Why the mail shirt? The test was done primarily to test the effectiveness of the weapon, but certain material attributes are more valuable to armour than weapons, and I also wished to prevent a lucky insta-kill heart/spine stab. I wanted the fight to go on for at least 2-3 pages in the combat logs so I could determine the limb-slicing capabilities of the material.
After the fight, I took the proportion of dwarves that had won with a metal and ran it through a significance test. If a side won, but so narrowly it isn't statistically significant, I ran it again and again until it was.
A dwarf that suffered an injury that would result in a bleed-out or that would not be repaired to functionality after a reasonable bout in a hospital is counted as a loss even if the dwarf did not die in the fight: Spinal Injury, Heart Injury, a lost body part bigger than a finger or two. My way of determining it: if the dwarf spent the year in the best dwarven hospital imaginable, but either died anyway or survived but without a reasonably similar functionality, he's a casualty.
Margins:
In a 25 VS 25 fight, a victory of 10 or more is a Steep Margin, 10-5 is a Medium Margin, and >5 is a Small margin. If the margin is very small, I may re-do the test until I'm satisfied.
I mainly ran this test so you know what metals to keep your weaponsmith away from when he goes into a mood.
Results, from least effective to most effective:
Lay Pewter (2 Tin, 1 Copper, 1 Lead)
Fine Pewter (3 Tin, 1 Copper)
Trifle Pewter (2 Tin, 1 Copper)
Nickel Silver (2 Nickel, 1 Zinc, 1 Copper)
Lead
Zinc
Nickel
Silver
Sterling Silver (3 Silver, 1 Copper)
Tin
Copper
Gold
Aluminum
Bismuth
Electrum (1 Silver, 1 Gold)
Rose Gold (3 Gold, 1 Copper)
Billon (1 Silver, 1 Copper)
Black Bronze (2 Copper, 1 Silver, 1 Gold)
Brass (1 Copper, 1 Zinc)
Platinum
Bismuth Bronze (2 Copper, 1 Tin, 1 Bismuth)*
Bronze (1 Copper, 1 Tin)*
Iron
Pig Iron
Steel
Adamantine
*It's worth noting that for the Bronze VS Bismuth Bronze, I had to run the test SEVEN times before I could get a reasonably accurate outcome. I don't want anybody to see this and decide that they're not going to use that Bismuth they just mined out because they think it's not worth it: The difference is so small that the extra armour you'd get would make up for it: Enough Copper and Tin bars to make 6 Bronze Bars could make 8 Bismuth Bronze bars if you had Bismuth available. That swings the tide in favor of Bismuth Bronze in the real game.

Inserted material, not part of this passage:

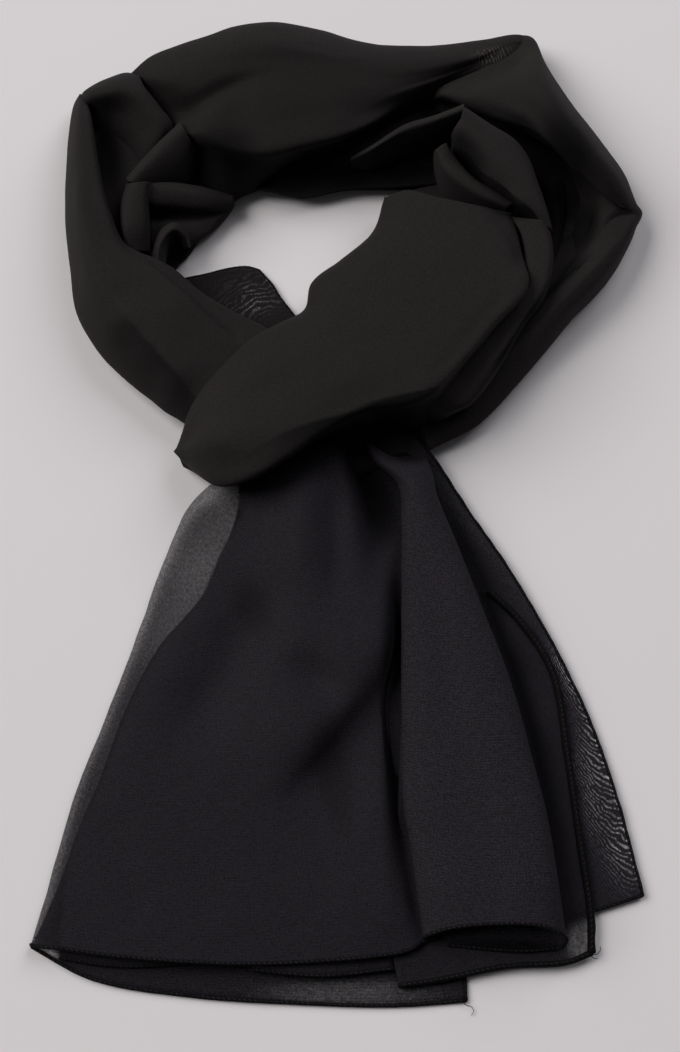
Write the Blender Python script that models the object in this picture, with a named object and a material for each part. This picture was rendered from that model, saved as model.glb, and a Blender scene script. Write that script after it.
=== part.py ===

Another thing worth noting: the Black Bronze VS Bismuth Bronze and Black Bronze VS Brass tests were fairly close, but Platinum absolutely destroyed Black Bronze.
It's also, I think, worth adding [ITEM_WEAPON] to the Brass entry, because it's much better than copper and nearly as good as bronze: I had to run the test twice to get an outcome.
If anybody wants to know the margin of a test, or thinks a re-test is in order, let me know.
I didn't see any instances of A > B and B > C but C > A, but I think you might if you test Blunt weapons.